Footage obtained by AFP in Paris showed security agents also firing in the air to clear the sit-in on Monday, an operation which had to be abandoned after troops intervened.
Troops can be seen firing machine-guns as protesters run in groups, some taking shelter behind army vehicles and chanting “Allahu Akbar (God is Greatest)”.
– ‘No chaos’ –
Defence Minister General Awad Ibnouf has vowed the army would prevent any slide into chaos.
“Sudan’s armed forces understand the reasons for the demonstrations and is not against the demands and aspirations of the citizens, but it will not allow the country to fall into chaos,” Ibnouf said on Monday, according to state media.
The umbrella group spearheading the protests has appealed to the army for talks on forming a transitional government.

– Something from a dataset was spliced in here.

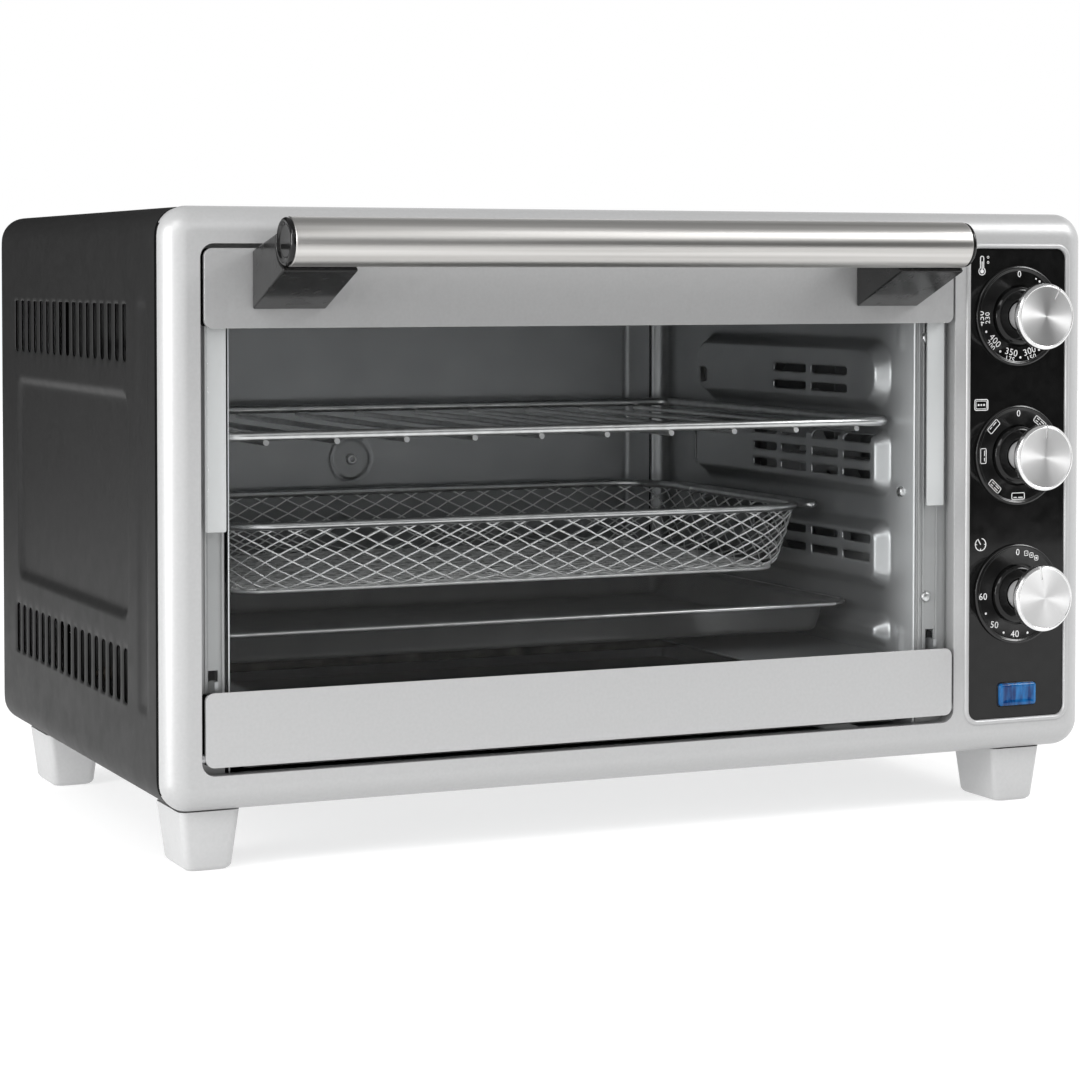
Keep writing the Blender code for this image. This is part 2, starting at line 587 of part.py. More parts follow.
def side_wall(name, face, inward):
    """A pressed side wall whose raised pads leave grooves that the rack, basket and pan slide in."""
    columns = [(FRAME_Y[1] + GAP, 0.0)]
    columns += [(PAD_Y[0], 0.0), (PAD_Y[1], 1.0), (PAD_Y[2], 1.0), (PAD_Y[3], 0.0)]
    columns.append((CAV_BACK - GAP, 0.0))
    bm = bmesh.new()
    skins = []
    for offset in (0.0, -CAV_SHEET * inward):
        skin = []
        for z, up in wall_rows():
            skin.append([bm.verts.new((face + offset + inward * PAD_RISE * up * across, y, z))
                         for y, across in columns])
        skins.append(skin)
    near, far = skins
    rows, count = len(near), len(columns)
    for skin in skins:
        for r in range(rows - 1):
            for c in range(count - 1):
                bm.faces.new((skin[r][c], skin[r][c + 1], skin[r + 1][c + 1], skin[r + 1][c]))
    for r in range(rows - 1):
        for c in (0, count - 1):
            bm.faces.new((near[r][c], near[r + 1][c], far[r + 1][c], far[r][c]))
    for c in range(count - 1):
        for r in (0, rows - 1):
            bm.faces.new((near[r][c], near[r][c + 1], far[r][c + 1], far[r][c]))
    return make(name, bm, "galvanised_steel")


def wall_holes(bm, x):
    for label, y, z in ELEMENTS:
        lathe(bm, "x", (y, z), [(x - 12.0, ELEMENT_R + 0.7), (x + 12.0, ELEMENT_R + 0.7)], 10)
    return bm


def cavity():
    left = side_wall("cavity_left_wall", CAV_X[0], 1)
    boolean(left, "left_wall_holes", wall_holes(bmesh.new(), CAV_X[0]))
    right = side_wall("cavity_right_wall", CAV_X[1], -1)
    holes = wall_holes(bmesh.new(), CAV_X[1])
    openings = [(columns, row) for row in SLOT_ROWS for columns in SLOT_COLUMNS]
    openings += [(columns, row) for row in TOP_SLOT_ROWS for columns in TOP_SLOTS]
    for columns, row in openings:
        prism(holes, "x", rounded(columns, (row - SLOT_H / 2, row + SLOT_H / 2), SLOT_H / 2 - 0.3, 1),
              CAV_X[1] - 12.0, CAV_X[1] + 12.0)
    box(holes, (CAV_X[1] - 12.0, CAV_X[1] + 12.0), (209.0, 217.0), (Z0 + 169.0, Z0 + 176.5))
    box(holes, (CAV_X[1] - 12.0, CAV_X[1] + 12.0), (232.0, 235.2), (Z0 + 124.4, Z0 + 142.0))
    boolean(right, "right_wall_holes", holes)
    x = (CAV_X[0] - CAV_SHEET, CAV_X[1] + CAV_SHEET)
    back = make("cavity_back_wall", box(bmesh.new(), x, (CAV_BACK, CAV_BACK + CAV_SHEET), (CAV_LOW, CAV_TOP - GAP)),
                "galvanised_steel")
    boss = lathe(bmesh.new(), "y", (-44.5, Z0 + 128.5),
                 [(CAV_BACK + 0.3, 11.5), (CAV_BACK - 1.0, 10.5), (CAV_BACK - 1.0, 3.0), (CAV_BACK - 2.6, 2.4)], 20)
    smooth(boolean(back, "back_wall_boss", boss, "UNION"), 30)
    make("cavity_top", box(bmesh.new(), x, (FRAME_Y[1] + GAP, CAV_BACK + CAV_SHEET), (CAV_TOP, CAV_TOP + CAV_SHEET)),
         "galvanised_steel")
    floor = make("cavity_floor", box(bmesh.new(), (CAV_X[0] + GAP, CAV_X[1] - GAP), (12.0, CAV_BACK - GAP),
                                     (CAV_FLOOR - CAV_SHEET, CAV_FLOOR)), "galvanised_steel")
    well = prism(bmesh.new(), "z", rounded(WELL_X, WELL_Y, 8.0, 3), CAV_FLOOR - 5.0, CAV_FLOOR + 5.0)
    boolean(floor, "floor_well", well)


def cavity_frame():
    """The flat steel frame behind the door, with a slot for each hinge arm."""
    outline = rounded((-HALF_W + 4.5, PANEL_X[0] - 4.0), (Z0 + 5.6, Z0 + BODY_H - 6.0), 4.0, 2)
    obj = make("cavity_front_frame", prism(bmesh.new(), "y", outline, *FRAME_Y), "galvanised_steel")
    cuts = bmesh.new()
    prism(cuts, "y", rounded(FRAME_HOLE_X, (Z0 + 11.0, Z0 + 222.0), 4.0, 3), 5.0, 14.0)
    for side, wall in ((1, DOOR_X[0]), (-1, DOOR_X[1])):
        middle = wall + side * (ARM_X + ARM_T / 2)
        box(cuts, (middle - 2.2, middle + 2.2), (5.0, 14.0), (HINGE_Z + 23.5, HINGE_Z + 36.0))
    return smooth(boolean(obj, "frame_cuts", cuts), 30)


def heating_elements():
    for label, y, z in ELEMENTS:
        profile = [(CAV_X[0] - 8.0, 1.6), (CAV_X[0] - 4.0, 1.6), (CAV_X[0] - 4.0, ELEMENT_R),
                   (CAV_X[1] + 4.0, ELEMENT_R), (CAV_X[1] + 4.0, 1.6), (CAV_X[1] + 8.0, 1.6)]
        smooth(make("heater_" + label, lathe(bmesh.new(), "x", (y, z), profile, 16), "heater_sheath"))


def tray(name, slot, x, y, z, flange, draft, corner, steps=4):
    """An open sheet tray: rim edges x and y, base and rim heights z, with sloping walls."""
    def loop(inset, height):
        outline = rounded((x[0] + inset, x[1] - inset), (y[0] + inset, y[1] - inset), max(corner - inset, 2.0), steps)
        return [(p[0], p[1], height) for p in outline]
    sheet = TRAY_SHEET
    loops = [loop(flange + draft, z[0]), loop(flange, z[1] - sheet)]
    if flange > 0.5:
        loops.append(loop(0.0, z[1] - sheet))
        loops.append(loop(0.0, z[1]))
    else:
        loops.append(loop(0.0, z[1]))
    loops.append(loop(flange + sheet, z[1]))
    loops.append(loop(flange + draft + sheet, z[0] + sheet))
    return smooth(make(name, loft(bmesh.new(), loops), slot), 35)


def wire_rack():
    """A round-cornered rail with wires from front to back under it."""
    rail_line = [(x, y, RACK_Z) for x, y in rounded(TRAY_X, RACK_Y, 9.0, 4)]
    obj = make("wire_rack", wire(bmesh.new(), rail_line, RACK_RAIL_R, True, 8), "chrome")
    wires = bmesh.new()
    middle = (TRAY_X[0] + TRAY_X[1]) / 2
    drop = RACK_RAIL_R + RACK_WIRE_R - 1.0
    for k in range(RACK_WIRES):
        x = middle + (k - (RACK_WIRES - 1) / 2) * RACK_PITCH
        line = [(x, RACK_Y[0] - 2.2, RACK_Z - drop), (x, RACK_Y[1] + 2.2, RACK_Z - drop)]
        wire(wires, line, RACK_WIRE_R, False, 6)
    return smooth(boolean(obj, "rack_wires", wires, "UNION"), 45)


def basket():
    """The basket's rim wire with a support loop on each side, and its thin tapered body."""
    line = [(x, y, BASKET_Z[1]) for x, y in rounded(BASKET_X, BASKET_Y, 28.0, 5)]
    rim = make("basket_rim", wire(bmesh.new(), line, BASKET_WIRE_R, True, 8), "chrome")
    ears = bmesh.new()
    for side, wall, edge in ((-1, TRAY_X[0], BASKET_X[0]), (1, TRAY_X[1], BASKET_X[1])):
        end = wall - side * 1.0
        loop = [(edge - side * 0.6, 100.0 + 36.0), (end - side * 9.0, 97.0 + 4.0), (end - side * 2.0, 104.0),
                (end, 111.0), (end, 236.0), (end - side * 2.0, 243.0), (end - side * 9.0, 246.0),
                (edge - side * 0.6, 232.0)]
        wire(ears, [(x, y, BASKET_Z[1]) for x, y in loop], BASKET_WIRE_R - 0.3, False, 6)
    smooth(boolean(rim, "basket_ears", ears, "UNION"), 45)
    inset = BASKET_WIRE_R + GAP
    x = (BASKET_X[0] + inset, BASKET_X[1] - inset)
    y = (BASKET_Y[0] + inset, BASKET_Y[1] - inset)
    tray("basket_mesh", "chrome", x, y, (BASKET_Z[0], BASKET_Z[1] + 0.5), 0.0, 14.0, 26.0, 5)


def pan_and_crumb_tray():
    tray("baking_pan", "dark_pan", TRAY_X, PAN_Y, PAN_Z, 10.0, 5.0, 16.0)
    tray("crumb_tray", "galvanised_steel", (-190.0, 133.0), CRUMB_Y, CRUMB_Z, 0.0, 0.4, 4.0, 2)


def fan():
    """Motor, wheel and shroud of the convection fan, on the axis through the slots of the right wall."""
    centre = (FAN_Y, FAN_Z)
    axis = (FAN_X[0], FAN_Y, FAN_Z)
    hub = lathe(bmesh.new(), "x", centre, [(FAN_X[0], 9.0), (FAN_X[1], 9.0), (FAN_X[1], 2.5),
                                           (MOTOR_X[0] + 3.0, 2.5)], 20)
    wheel = make("fan_wheel", hub, "galvanised_steel", axis)
    blades = bmesh.new()
    for k in range(8):
        angle = 2 * math.pi * k / 8
        points = []
        for along, across in ((7.0, -0.5), (FAN_R, -0.5), (FAN_R, 0.5), (7.0, 0.5)):
            points.append((FAN_Y + along * math.cos(angle) - across * math.sin(angle),
                           FAN_Z + along * math.sin(angle) + across * math.cos(angle)))
        prism(blades, "x", points, FAN_X[0] + 0.4, FAN_X[1] - 0.4)
    smooth(boolean(wheel, "fan_blades", blades, "UNION", axis), 30)
    near, far = CAV_X[1] + 1.2, 160.5
    drum = [(near, SHROUD_R + 6.0), (near + 1.0, SHROUD_R + 6.0), (near + 1.0, SHROUD_R), (far, SHROUD_R), (far, 5.0),
            (far - 1.0, 5.0), (far - 1.0, SHROUD_R - 1.0), (near, SHROUD_R - 1.0)]
    smooth(make("fan_shroud", hollow(bmesh.new(), "x", centre, drum, 32), "galvanised_steel"), 30)
    motor = lathe(bmesh.new(), "x", centre, [(MOTOR_X[0] - 3.0, 8.0), (MOTOR_X[0], 8.0), (MOTOR_X[0], 26.0),
                                             (MOTOR_X[1], 26.0), (MOTOR_X[1], 7.0), (MOTOR_X[1] + 4.0, 7.0)], 24)
    body = make("fan_motor", motor, "galvanised_steel")
    bore = lathe(bmesh.new(), "x", centre, [(MOTOR_X[0] - 6.0, 2.9), (MOTOR_X[0] + 6.0, 2.9)], 12)
    smooth(boolean(body, "motor_bore", bore), 30)


def mains_entry():
    gland = lathe(bmesh.new(), "y", (170.0, Z0 + 34.0),
                  [(278.0, 6.6), (284.4, 6.6), (284.4, 10.5), (287.0, 10.5), (GLAND_BACK, 7.0)], 24)
    obj = make("cord_gland", gland, "black_plastic")
    bore = lathe(bmesh.new(), "y", (170.0, Z0 + 34.0), [(270.0, 3.6), (295.0, 3.6)], 16)
    smooth(boolean(obj, "gland_bore", bore), 30)
    make("terminal_block", box(bmesh.new(), (157.0, 183.0), (250.0, 264.0), (Z0 + 4.0, Z0 + 20.0)), "cream_plastic")


def main():
    clear_scene()
    outer_casing()
    rear_cover()
    base_plate()
    feet()
    front_bezel()
    control_panel()
    dials_and_knobs()
    indicator()
    control_parts()
    door()
    hinge_arms()
    handle()
    cavity()
    cavity_frame()
    heating_elements()
    wire_rack()
    basket()
    pan_and_crumb_tray()
    fan()
    mains_entry()


main()
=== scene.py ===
"""The looks of a countertop toaster oven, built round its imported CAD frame."""

import json
import math

import bmesh
import bpy
from mathutils import Matrix, Vector

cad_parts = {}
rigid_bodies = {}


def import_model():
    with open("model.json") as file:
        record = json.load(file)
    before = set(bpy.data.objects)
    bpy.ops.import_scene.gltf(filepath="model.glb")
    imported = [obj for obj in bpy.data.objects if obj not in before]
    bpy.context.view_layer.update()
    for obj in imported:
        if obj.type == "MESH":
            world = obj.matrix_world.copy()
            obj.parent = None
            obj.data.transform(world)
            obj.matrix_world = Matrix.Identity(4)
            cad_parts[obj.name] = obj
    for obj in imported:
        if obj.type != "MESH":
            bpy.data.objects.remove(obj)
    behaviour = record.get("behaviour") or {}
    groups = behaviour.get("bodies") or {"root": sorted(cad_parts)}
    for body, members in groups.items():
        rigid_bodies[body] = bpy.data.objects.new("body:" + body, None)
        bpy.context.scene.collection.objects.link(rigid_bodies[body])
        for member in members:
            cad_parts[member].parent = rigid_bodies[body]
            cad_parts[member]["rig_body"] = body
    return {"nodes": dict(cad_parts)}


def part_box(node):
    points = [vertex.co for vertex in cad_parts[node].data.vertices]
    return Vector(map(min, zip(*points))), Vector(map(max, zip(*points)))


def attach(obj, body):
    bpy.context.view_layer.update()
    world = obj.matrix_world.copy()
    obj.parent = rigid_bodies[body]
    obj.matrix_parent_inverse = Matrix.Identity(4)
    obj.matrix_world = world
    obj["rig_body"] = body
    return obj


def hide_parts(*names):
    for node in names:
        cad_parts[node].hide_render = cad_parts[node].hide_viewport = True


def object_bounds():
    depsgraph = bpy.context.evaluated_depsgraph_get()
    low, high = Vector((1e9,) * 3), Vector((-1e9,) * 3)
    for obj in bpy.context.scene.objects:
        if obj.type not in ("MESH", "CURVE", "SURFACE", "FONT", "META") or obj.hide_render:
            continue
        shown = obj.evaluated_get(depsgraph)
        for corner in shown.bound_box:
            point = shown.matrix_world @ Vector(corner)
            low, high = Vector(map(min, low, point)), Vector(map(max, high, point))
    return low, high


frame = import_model()
cad_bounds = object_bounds()

MM = 0.001
# Shapes below are in oven millimetres: x from the middle, y back from the bezel's face, z up from its foot.
ORIGIN = (0.0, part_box("front_bezel")[0].y / MM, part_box("front_bezel")[0].z / MM)

# Pressed features of the sheet metal
CASE_SHEET = 0.7
CASE_R = 12.0
CASE_TURN = 20.0
VENT_Y = (62.0, 254.0)
VENT_COUNT = 17
VENT_HALF = 3.3
VENT_ROWS = ((39.6, 63.2), (187.9, 212.8))
RECESS_Y, RECESS_Z = (56.0, 253.0), (76.0, 175.5)
GROOVE_Y, GROOVE_Z = (27.0, 42.0), (37.0, 216.0)
PADS_Y = (30.0, 226.0)
PADS_Z = ((159.6, 195.4), (119.1, 152.9), (75.1, 108.9), (47.6, 63.4))
SLOT_HALF = 1.85
SLOT_COLUMNS = ((39.6, 65.0), (70.4, 95.6), (101.6, 127.0), (132.0, 156.0))
SLOT_ROWS = (147.0, 138.5, 130.0, 99.2, 90.3)
TOP_SLOTS = ((62.0, 96.6), (102.4, 135.0))
TOP_SLOT_ROWS = (179.0, 170.4)
CORNER_R = 8.0
WALL_HOLES = ((209.0, 217.0, 169.0, 176.5), (231.8, 235.4, 124.4, 142.0))
GAUGE = 0.6
ROLL = 2.4
LOUVRE_HALF = 1.6
RAIL_SHEET = 1.2
DIMPLES = ((22.0, 197.0), (22.0, 52.0))
BANDS = (116.0, -173.0)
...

Omar el-Digeir, a senior member of the group, said protest organisers had formed a council to open talks aimed at agreeing a “transitional government that represents the wish of the revolution”.
Officials say 38 people have died in protest-related violence since December.
Bashir is wanted by the International Criminal Court in The Hague on charges of war crimes and genocide connected with the suppression of a now 16-year-old ethnic minority rebellion in the western region of Darfur.
He has responded to the protests with tough measures, including imposing a state of emergency, that have seen protesters, opposition leaders, activists and journalists arrested.